In 1985, I lived by myself in a gorgeous apartment overlooking the Hudson River in NYC. With Zabars located a few blocks north and Central Park a mere three blocks east, 72nd Steet was a fantastic place to live.. Being alone in New York was not so fantastic. A sea of people. A city of strangers.
I planned a trip to Kentucky in the summer of '85 to visit an old college roommate and leave the City for green grass and fresh air. On July 4th of that summer, I called Homer to finalize the trip. Michael answered the phone. Peppered with mindless chatter, we talked for a while about our individual plans for the 4th of July. We knew we'd probably meet and see each other on my vacation to Kentucky. As he passed the phone off to Homer, Michael said, "Watch out for falling torches." And that was it. The day we met. Watch out for falling torches. Mystical.

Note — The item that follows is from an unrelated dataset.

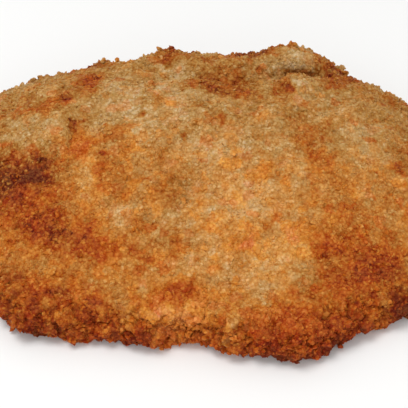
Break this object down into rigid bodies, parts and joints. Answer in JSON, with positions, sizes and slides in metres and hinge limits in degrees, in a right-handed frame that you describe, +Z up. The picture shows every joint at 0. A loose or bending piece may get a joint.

A few weeks later we met in person when Marge handed me off to Homer at the Sonora Truck Stop to wind up my short vacation in Richmond before heading back to New York on Amtrak. The Sonora Truck Stop. Michael walked into the truck stop wearing purple gym trunks and a white tank top. He was tall, tan, and very cute. Extremely cute. Not the kind of guy I'd encountered at swanky Upper West Side bars in the mid 80's. I was intrigued.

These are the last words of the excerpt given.